The fans need to realise that apart from better pay, many of their players have left the club for Malaysian champions Johor Darul Ta'zim (JDT) because of their far superior training facilities, where they can grow their careers. This is what they can't get from Selangor, who currently have to use one of the National Sports Complex (MSN) pitches in Bukit Jalil to train. A club-owned dedicated training facility may just stem that flow of players.

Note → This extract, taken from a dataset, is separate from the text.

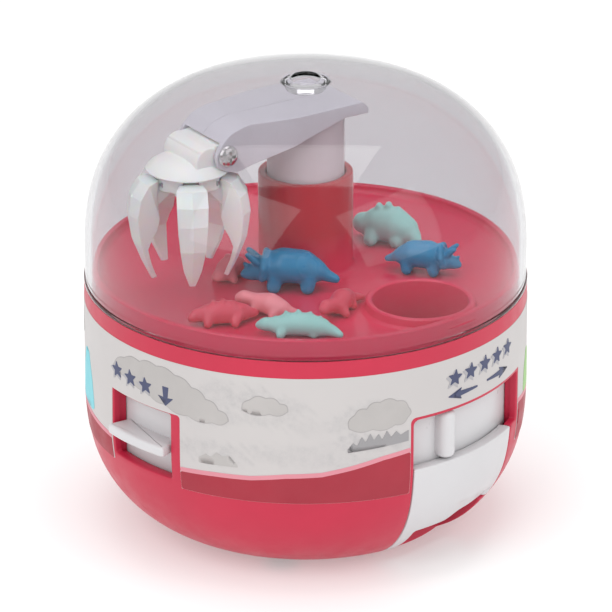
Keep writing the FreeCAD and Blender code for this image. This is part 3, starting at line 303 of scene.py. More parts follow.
def rounded(corners, radius, steps=5):
    """Closed 2-D outline with its corners rounded; a corner may carry its own radius as a third number."""
    out = []
    count = len(corners)
    for index, corner in enumerate(corners):
        here = Vector(corner[:2])
        before = Vector(corners[index - 1][:2]) - here
        after = Vector(corners[(index + 1) % count][:2]) - here
        reach = corner[2] if len(corner) > 2 else radius
        if reach <= 0 or before.length < 1e-6 or after.length < 1e-6:
            out.append(tuple(here))
            continue
        half = before.angle(after, math.pi) / 2
        if half > math.radians(88.5):
            out.append(tuple(here))
            continue
        back = min(reach / math.tan(half), before.length * 0.48, after.length * 0.48)
        reach = back * math.tan(half)
        centre = here + (before.normalized() + after.normalized()).normalized() * (reach / math.sin(half))
        first = here + before.normalized() * back - centre
        last = here + after.normalized() * back - centre
        sweep = first.angle_signed(last)
        for step in range(steps + 1):
            turned = first.copy()
            turned.rotate(Matrix.Rotation(-sweep * step / steps, 2))
            out.append(tuple(centre + turned))
    return out


def densified(loop, step):
    out = []
    for index, start in enumerate(loop):
        finish = loop[(index + 1) % len(loop)]
        length = math.dist(start, finish)
        parts = max(1, math.ceil(length / step))
        for part in range(parts):
            share = part / parts
            out.append((start[0] + (finish[0] - start[0]) * share, start[1] + (finish[1] - start[1]) * share))
    return out


def grown(loop, distance):
    """The closed outline moved outwards by distance, or inwards if it is negative."""
    points = np.array(loop)
    ahead = np.roll(points, -1, axis=0) - points
    area = np.sum(points[:, 0] * np.roll(points, -1, axis=0)[:, 1]
                  - np.roll(points, -1, axis=0)[:, 0] * points[:, 1])
    sides = np.stack([ahead[:, 1], -ahead[:, 0]], axis=1) * (1 if area > 0 else -1)
    sides /= np.maximum(np.linalg.norm(sides, axis=1, keepdims=True), 1e-9)
    normal = sides + np.roll(sides, 1, axis=0)
    normal /= np.maximum(np.linalg.norm(normal, axis=1, keepdims=True), 1e-9)
    stretch = 1 / np.maximum(np.sum(normal * sides, axis=1, keepdims=True), 0.6)
    return [tuple(point) for point in points + normal * stretch * distance]


def lathe(name, outline, material, body, nodes=(), centre=(0, 0), segments=160, crease=32, build=True):
    """A turned piece: a closed outline of (radius, height) swept round a vertical axis."""
    points = []
    faces = []
    count = len(outline)
    for segment in range(segments):
        angle = 2 * math.pi * segment / segments
        for radius, height in outline:
            points.append((centre[0] + radius * math.cos(angle), centre[1] + radius * math.sin(angle),
                           height))
    for segment in range(segments):
        following = (segment + 1) % segments
        for index in range(count):
            after = (index + 1) % count
            if outline[index][0] < 1e-6 and outline[after][0] < 1e-6:
                continue
            faces.append((segment * count + index, following * count + index, following * count + after,
                          segment * count + after))
    if not build:
        return points, faces
    return piece(name, points, faces, material, body, nodes, crease)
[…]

And if it is pride that is of concern to the Red Giants faithful, let me relate an embarrassing incident that I witnessed myself. On one day in the first week that Selangor began training in Bukit Jalil, an overzealous MSN staff had raised a stink with the club officials at the fact that the players and staff had parked their cars where they should not have. These were football stars, and a lower level government servant was treating them like people who had begged for a small business permit. As a Selangor fan myself, the incident gave me second hand humiliation, realising how far the club have fallen from their position as Malaysia's glamour club.

P. Maniam, Selangor, 09012018

Selangor training at the MSN pitch

And that is what most of the Selangor fans have not realised, that much of the club's failing in the past years is due to it taking for granted what they had. The club thought they would always get to play in Shah Alam, they thought they would always have state funding, and that they would always be the club that all Malaysian footballers want to play for.

If they want to pressure the powers that be, Selangor fans need to push them into doing what's good for the club in the long run. Not being able to play in a stadium that they can't fill week in and week out is a relatively small issue, while not having their own training ground is a more pressing concern. 

They need to push harder for the training complex's return, instead of the use of the Shah Alam Stadium.